Recuerdo entonces a mi madre amasando, en el horno de la Josefina con aquel techo bajo y negro del humo, como una cueva al fondo de la cual llamaradas consumían ferozmente las ramas de chaparro y el olor inconfundible a pan recién hecho; o Caraba y Perico jugando a las brisca en la sombra de la noguera donde yo sesteaba en los veranos y despertaba con la cara marcada por la hierba, los braseros de leña que preparaba Marcos cuando, en las tardes frescas de septiembre y con las últimas luces del día, si cierro los ojos siento aún el crepitar de las ramas y el brasero templándonos, su voz grave, amable e impregnada de nostalgia; el balido de las ovejas de Saro ya de recogida a su “tiná”, las noches con mi abuela en la lumbre, mientras se cocía en el puchero, y tranquilamente, la calabaza y al lado hervía la mejorana: el fuego era nuestra “compaña”. Y... hablando de fuego, cómo olvidar los “castillos” unas hogueras inmensas en torno a las cuales celebrábamos como tribus ancestrales la llegada de ciertas noches, jugábamos, asábamos patatas, Miguel Ángel “ Tángana” nos contaba, haciendo alarde de una memoria excelsa, historias, refranes y chascarrillos... Y así, tan sin darme cuenta, en un suspiro mi infancia se consumió.

Fue un mal día que para seguir estudiando, a regañadientes, tuve que partir. A los trece, llegué a Úbeda. Aterrizar y sentirme perdido completamente fue todo uno. Lejos de las montañas, rodeado de coches y hormigón; allí comenzó un camino a contracorriente donde me sentí torpe y contrariado, con la sensación de ser un perfecto ignorante, de no saber nada que allí tuviera valor.

Navegué más tarde durante años, saltando de ciudad en ciudad, descubriendo en primera persona lo que el progreso tenía para ofrecerme: veinte años de travesía en distintas urbes, atravesando por universidades en busca de un título con el que trabajar, y aprendiendo algunas cosas, muchas de las cuales quedaron olvidadas. No voy a negar que hubo buenos momentos de amor, de amistad y que conocí algunos lugares notables, sin embargo este tiempo confirmó ciertamente que la ciudad no es para mí.

Así que decidí regresar finalmente a la tierra prometida, mi tierra y la de mis antepasados. De esto hace ya más de dos lustros y quisiera compartir contigo, querida amiga como premio a tu paciencia, un par de aspectos que quizá te interesen y puedas atisbar cómo se ve el mundo desde esta ventana, que está muy lejos del ruido y el trajín propio de “las grandes urbes del imperio”.

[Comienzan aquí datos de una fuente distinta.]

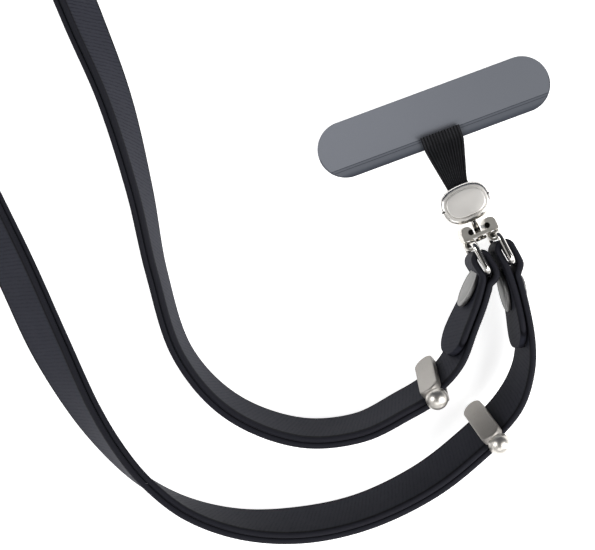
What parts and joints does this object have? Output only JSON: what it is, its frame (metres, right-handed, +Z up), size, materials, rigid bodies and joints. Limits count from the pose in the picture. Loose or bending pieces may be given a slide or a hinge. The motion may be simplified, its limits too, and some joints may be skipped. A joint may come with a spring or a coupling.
{
  "type": "phone crossbody strap",
  "caption": "Slim doubled leather crossbody strap on ball sliders, with wire rings, disc studs, a swivel with an oval clasp, and a flat tether tab for a phone case.",
  "frame": {"origin": "centre of the bounding box in plan, at the height of the surface that the strap lies on", "axes": "+Z up from the surface, +Y along the loop's length, from the swivel end towards the plain bend"},
  "size_m": [0.2, 0.2638, 0.0221],
  "materials": {
    "leather": "fine cross-grained black leather with painted edges",
    "ribbon": "black ribbed webbing",
    "tab": "blue-grey satin sheet with a darker pressed border",
    "satin_metal": "satin warm grey plating",
    "polished_metal": "polished plating"
  },
  "bodies": {
    "strap": {"swivel_plate": "satin_metal", "ring_a": "polished_metal", "ring_b": "polished_metal", "strap_band_a": "leather", "strap_band_b": "leather", "stud_a": "satin_metal", "stud_b": "satin_metal", "slider_a": "satin_metal", "slider_b": "satin_metal"},
    "tether": {"oval_clasp": "polished_metal", "swivel_pin": "polished_metal", "tether_ribbon": "ribbon", "tether_patch": "tab"}
  },
  "joints": [
    {"name": "swivel", "type": "hinge", "parent": "strap", "child": "tether", "pos_m": [0.08248, -0.05999, 0.0092], "axis": [-0.4067, 0.9135, 0], "continuous": true}
  ]
}
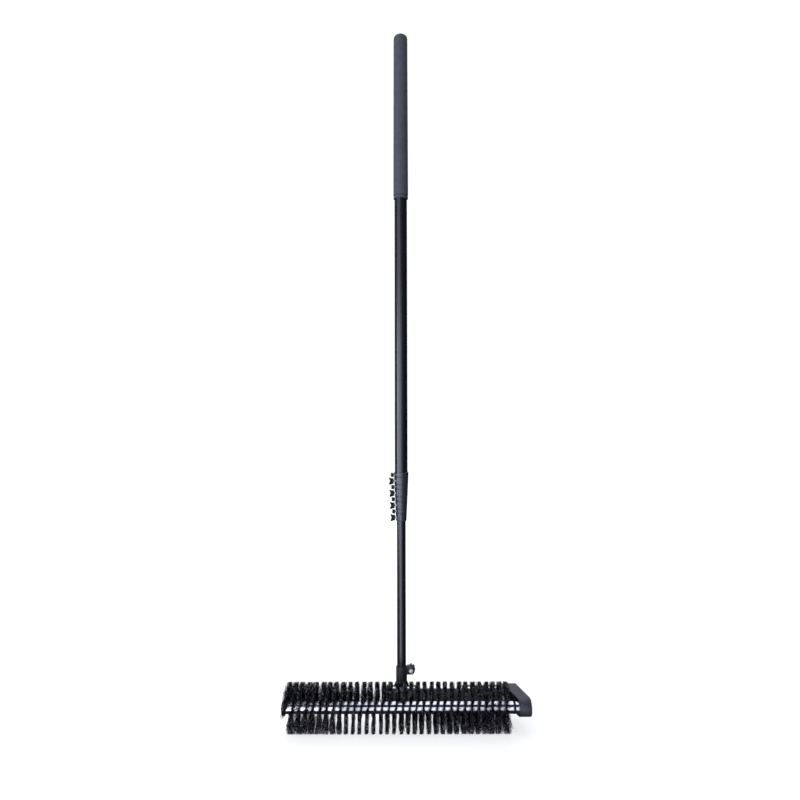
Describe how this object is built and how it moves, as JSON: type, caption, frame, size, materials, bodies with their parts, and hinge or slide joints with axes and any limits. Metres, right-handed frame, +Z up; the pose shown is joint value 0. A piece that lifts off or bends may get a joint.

Parece que solo hubiera trabajo en la ciudad, y no te voy a negar que vivir lejos de la ciudad tiene su precio, hay que buscarse las oportunidades. Seguramente hay algunas cosas que no puedo hacer por el hecho de vivir “aislado”, que no puedo acceder a ciertos empleos de oficina que requieran mi presencia de ocho a tres de lunes a viernes confinado en una mole de cristal, pero con todo afecto te confieso que otras situaciones son posibles ahora. La arquitectura, el diseño y la fotografía, por ejemplo, son disciplinas que encajan muy bien con mi forma de trabajar autónoma, anárquica y libre, en la más absoluta soledad. Soy renuente por naturaleza y gracias a las nuevas tecnologías vivo como un nómada digital.

Sobre la distancia te diré que no percibo limitación alguna ya que un avión me puede encaminar en un par de horas hacia Río de Janeiro y mi moto me puede poner ahora mismo rumbo Burkina Faso, así que imagina lo “cerca” que está todo en esta isla: La montaña.

Ya voy terminando, pero antes déjame contarte querida amiga, que aquí el huerto está floreciendo y pronto dará tomates de los buenos; que está atardeciendo, ajeno a la prisa y al ruido, bajo la sombra de la noguera que tanto refresca las tardes del verano, que cada día amanece el valle con cielos nuevos al compás de un buen café y un ruiseñor llega cada primavera; que en otoño, aquí mismo cogeré setas y la lumbre será testigo de la nieve del invierno. Al fin no habrá confinamiento alguno porque mis vecinos son los ciervos y mi barrio las montañas.